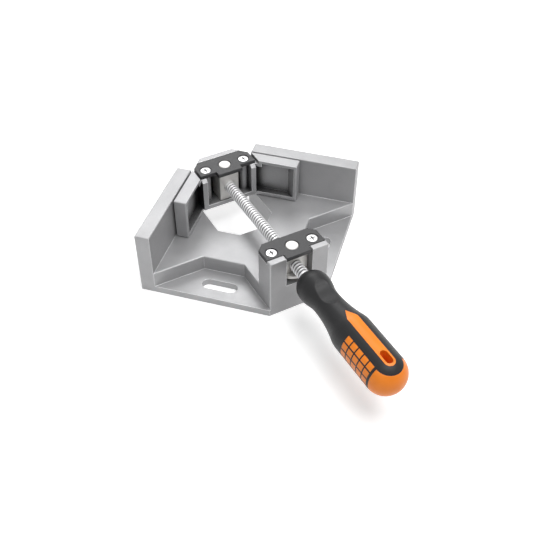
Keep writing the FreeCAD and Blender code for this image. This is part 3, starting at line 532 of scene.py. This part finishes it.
class CLAMP_OT_stage(bpy.types.Operator):
    """Pale floor, soft lamps, surrounding light and the camera"""
    bl_idname = "clamp.stage"
    bl_label = "Stage"

    def execute(self, context):
        scene = context.scene
        studio = scene.clamp_studio
        self.floor(scene)
        self.lamp(scene, "key", studio.key, studio.key_place, studio.key_side)
        self.lamp(scene, "fill", studio.fill, studio.fill_place, studio.fill_side)
        self.lamp(scene, "rim", studio.rim, studio.rim_place, studio.rim_side)
        self.surroundings(scene, studio.world)
        self.camera(scene, studio)
        return {"FINISHED"}

    @staticmethod
    def floor(scene):
        """A flat pale floor that the camera sees as white with the clamp's shadow on it. Its
        glow grows with the distance, because the lamps light only the middle."""
        reach = 6.0
        lit, unlit = 0.6, 2.0
        near_glow, far_glow = 0.50, 1.0
        mesh = bpy.data.meshes.new("studio_floor")
        corners = [(-reach, -reach, 0), (reach, -reach, 0), (reach, reach, 0), (-reach, reach, 0)]
        mesh.from_pydata(corners, [], [(0, 1, 2, 3)])
        floor = bpy.data.objects.new("studio_floor", mesh)
        scene.collection.objects.link(floor)
        made = Recipe("floor_white", scene.clamp_finishes.floor, roughness=0.9)
        away = made.add("ShaderNodeVectorMath", {"operation": "LENGTH"}, {0: made.spot})
        level = made.ramp(away.outputs["Value"], near_glow, far_glow, lit, unlit)
        glow = made.add("ShaderNodeMath", {"operation": "MULTIPLY"},
                        {0: background_rays(made.tree), 1: level})
        made.put("Emission Color", WHITE)
        made.join(glow.outputs[0], "Emission Strength")
        mesh.materials.append(made.material)

    @staticmethod
    def lamp(scene, name, watts, stand, side):
        """A square soft lamp aimed at the clamp."""
        light = bpy.data.lights.new(name, "AREA")
        light.energy = watts
        light.size = side
        lamp = bpy.data.objects.new(name, light)
        lamp.location = stand
        lamp.rotation_mode = "QUATERNION"
        lamp.rotation_quaternion = (-Vector(stand)).to_track_quat("-Z", "Y")
        scene.collection.objects.link(lamp)

    @staticmethod
    def surroundings(scene, strength):
        """Plain light from all round, which the camera and the metal see as white."""
        world = bpy.data.worlds.new("studio_world")
        world.use_nodes = True
        scene.world = world
        tree = world.node_tree
        level = tree.nodes.new("ShaderNodeMapRange")
        level.inputs["To Min"].default_value = strength
        level.inputs["To Max"].default_value = 1.0
        tree.links.new(background_rays(tree), level.inputs["Value"])
        back = tree.nodes["Background"]
        back.inputs["Color"].default_value = WHITE
        tree.links.new(level.outputs["Result"], back.inputs["Strength"])

    @staticmethod
    def camera(scene, studio):
        """The camera at the photograph's angle."""
        a, e = studio.azimuth, studio.elevation
        back = Vector((math.sin(a) * math.cos(e), -math.cos(a) * math.cos(e), math.sin(e)))
        data = bpy.data.cameras.new("camera")
        data.sensor_width = 36.0
        data.lens = studio.lens
        data.shift_x, data.shift_y = studio.shift
        data.clip_start, data.clip_end = 0.01, 30.0
        camera = bpy.data.objects.new("camera", data)
        camera.location = Vector(studio.target) + back * studio.distance
        camera.rotation_mode = "QUATERNION"
        camera.rotation_quaternion = (-back).to_track_quat("-Z", "Y")
        scene.collection.objects.link(camera)
        scene.camera = camera
        scene.view_settings.view_transform = "Standard"


class CLAMP_PT_panel(bpy.types.Panel):
    """Sizes, colours and steps of the corner clamp"""
    bl_idname = "CLAMP_PT_panel"
    bl_label = "Corner clamp"
    bl_space_type = "VIEW_3D"
    bl_region_type = "UI"
    bl_category = "Clamp"

    def draw(self, context):
        for group, _ in GROUPS:
            box = self.layout.box()
            settings = getattr(context.scene, group)
            for key in type(settings).__annotations__:
                box.prop(settings, key)
        for step in STEPS:
            self.layout.operator(step.bl_idname)


GROUPS = (
    ("clamp_screw", ScrewSizes),
    ("clamp_cover_screw", CoverScrewSizes),
    ("clamp_finishes", Finishes),
    ("clamp_studio", StudioSizes),
)
STEPS = (
    CLAMP_OT_castings,
    CLAMP_OT_cover_plates,
    CLAMP_OT_pivots,
    CLAMP_OT_lead_screw,
    CLAMP_OT_cover_screws,
    CLAMP_OT_handle,
    CLAMP_OT_stage,
)


def register():
    """Adds the settings to the scene, and the steps and the panel to Blender."""
    for name, group in GROUPS:
        bpy.utils.register_class(group)
        setattr(bpy.types.Scene, name, bpy.props.PointerProperty(type=group))
    for step in STEPS:
        bpy.utils.register_class(step)
    bpy.utils.register_class(CLAMP_PT_panel)


def unregister():
    """Takes the panel, the steps and the settings out again."""
    bpy.utils.unregister_class(CLAMP_PT_panel)
    for step in reversed(STEPS):
        bpy.utils.unregister_class(step)
    for name, group in reversed(GROUPS):
        delattr(bpy.types.Scene, name)
        bpy.utils.unregister_class(group)


def main():
    """Builds the scene."""
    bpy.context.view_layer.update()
    register()
    for step in STEPS:
        space, name = step.bl_idname.split(".")
        getattr(getattr(bpy.ops, space), name)()


if __name__ == "__main__":
    main()
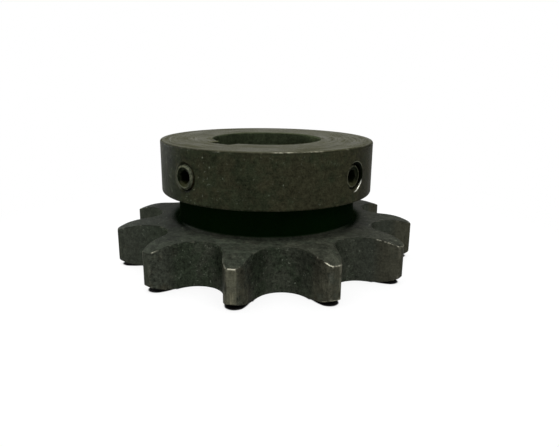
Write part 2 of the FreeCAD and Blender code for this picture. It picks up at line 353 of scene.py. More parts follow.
def tooth_outline():
    """One tooth pointing along -Y, from the middle of a gap to the middle of the next."""
    half = flank()
    first = turned(-1j * (math.pi + HALF_PITCH_ANGLE))
    second = turned(1j * (HALF_PITCH_ANGLE - math.pi))
    rising = [
        (-place.conjugate() * first, -normal.conjugate() * first, worn)
        for place, normal, worn in half
    ]
    falling = [(place * second, normal * second, worn) for place, normal, worn in reversed(half)]
    return rising + falling[1:]


def softened(corners):
    """A half-section with its corners rounded: pairs of radius and height, each with its wear.

    A corner is radius, height, how far its rounding reaches and how worn it gets.
    """
    rows = []
    for index, (radius, height, reach, worn) in enumerate(corners):
        here = complex(radius, height)
        if not reach:
            rows.append((radius, height, 0.0))
            continue
        before = complex(*corners[index - 1][:2]) - here
        after = complex(*corners[index + 1][:2]) - here
        before, after = before / abs(before), after / abs(after)
        start, end = here + before * reach, here + after * reach
        support = min(EDGE_SUPPORT, reach)
        rows.append(((start + before * support).real, (start + before * support).imag, 0.0))
        for step in range(ROUNDING_STEPS + 1):
            share = step / ROUNDING_STEPS
            place = (1 - share) ** 2 * start + 2 * share * (1 - share) * here + share ** 2 * end
            rows.append((place.real, place.imag, 4 * share * (1 - share) * worn))
        rows.append(((end + after * support).real, (end + after * support).imag, 0.0))
    return rows


def spread(start, end, steps):
    """Radii or heights from start to end, both left out."""
    return [start + (end - start) * (step / steps) for step in range(1, steps)]


def hub_rows():
    """The blank's section above the plate: from the base circle over the hub to the bore's foot."""
    corners = [
        (BASE_CIRCLE, PLATE, 0, 0),
        (NECK_RADIUS, PLATE, GROOVE_CORNER, 0),
        (NECK_RADIUS, (PLATE + HUB_UNDERSIDE) / 2, 0, 0),
        (NECK_RADIUS, HUB_UNDERSIDE, GROOVE_CORNER, 0),
        ((NECK_RADIUS + HUB_RADIUS) / 2, HUB_UNDERSIDE, 0, 0),
        (HUB_RADIUS, HUB_UNDERSIDE, HUB_EDGE, 0.4),
    ]
    low, high = HUB_UNDERSIDE + 0.5, HUB_FACE - 0.5
    corners += [(HUB_RADIUS, height, 0, 0) for height in spread(low, high, steps=8)]
    corners.append((HUB_RADIUS, HUB_FACE, HUB_EDGE, 1))
    corners += [(radius, HUB_FACE, 0, 0) for radius in spread(HUB_RADIUS, BORE_RADIUS, steps=8)]
    corners.append((BORE_RADIUS, HUB_FACE, BORE_EDGE, 0.4))
    corners += [(BORE_RADIUS, height, 0, 0) for height in spread(HUB_FACE, 0, steps=8)]
    corners.append((BORE_RADIUS, 0, BORE_EDGE, 0.4))
    corners += [(radius, 0, 0, 0) for radius in spread(BORE_RADIUS, BASE_CIRCLE, steps=4)]
    return softened(corners + [(BASE_CIRCLE, 0, 0, 0)])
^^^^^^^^
STATED EXERCISE: Copy all lines from the listing that contain "context".

CORRECT ANSWER:
    def execute(self, context):
        scene = context.scene
    def draw(self, context):
            settings = getattr(context.scene, group)
    bpy.context.view_layer.update()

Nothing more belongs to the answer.